## Your objective
Copy the full set of lines exactly as given.

## Data extract
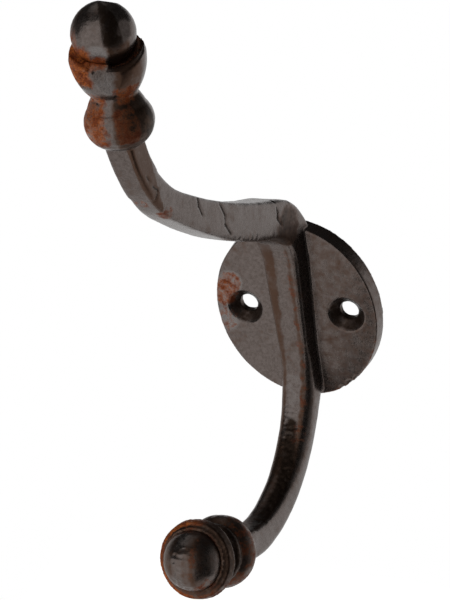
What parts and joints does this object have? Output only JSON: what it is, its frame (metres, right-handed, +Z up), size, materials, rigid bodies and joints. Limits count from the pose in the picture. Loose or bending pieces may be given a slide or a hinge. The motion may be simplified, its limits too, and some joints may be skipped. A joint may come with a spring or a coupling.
{
  "type": "coat hook",
  "caption": "Cast-iron hat and coat hook: oval screw plate, long curved hat arm above and short hooked coat arm below, each ending in a turned ball finial.",
  "frame": {"origin": "centre of the backplate's rear face, on the wall", "axes": "+Z up the wall, +Y out of the plate's rear face into the wall, the arms reach out towards -Y, X along the line of the screw holes; x = 0 is the middle plane of the plate and both arms"},
  "size_m": [0.0516, 0.0961, 0.1727],
  "materials": {
    "rusty_iron": "worn satin with patches of orange rust"
  },
  "bodies": {
    "root": {"hook_casting": "rusty_iron"}
  },
  "joints": []
}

## Solution below
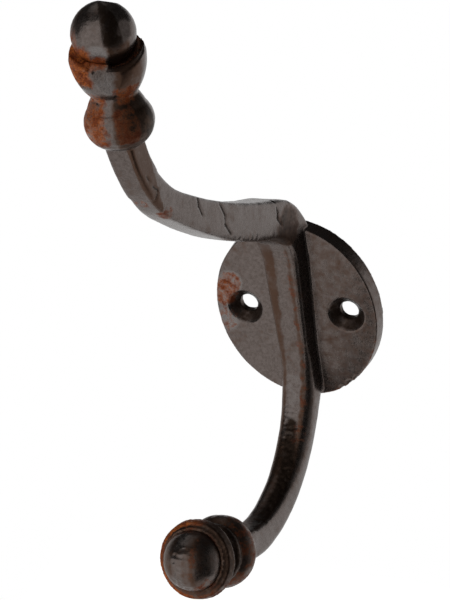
What parts and joints does this object have? Output only JSON: what it is, its frame (metres, right-handed, +Z up), size, materials, rigid bodies and joints. Limits count from the pose in the picture. Loose or bending pieces may be given a slide or a hinge. The motion may be simplified, its limits too, and some joints may be skipped. A joint may come with a spring or a coupling.
{
  "type": "coat hook",
  "caption": "Cast-iron hat and coat hook: oval screw plate, long curved hat arm above and short hooked coat arm below, each ending in a turned ball finial.",
  "frame": {"origin": "centre of the backplate's rear face, on the wall", "axes": "+Z up the wall, +Y out of the plate's rear face into the wall, the arms reach out towards -Y, X along the line of the screw holes; x = 0 is the middle plane of the plate and both arms"},
  "size_m": [0.0516, 0.0961, 0.1727],
  "materials": {
    "rusty_iron": "worn satin with patches of orange rust"
  },
  "bodies": {
    "root": {"hook_casting": "rusty_iron"}
  },
  "joints": []
}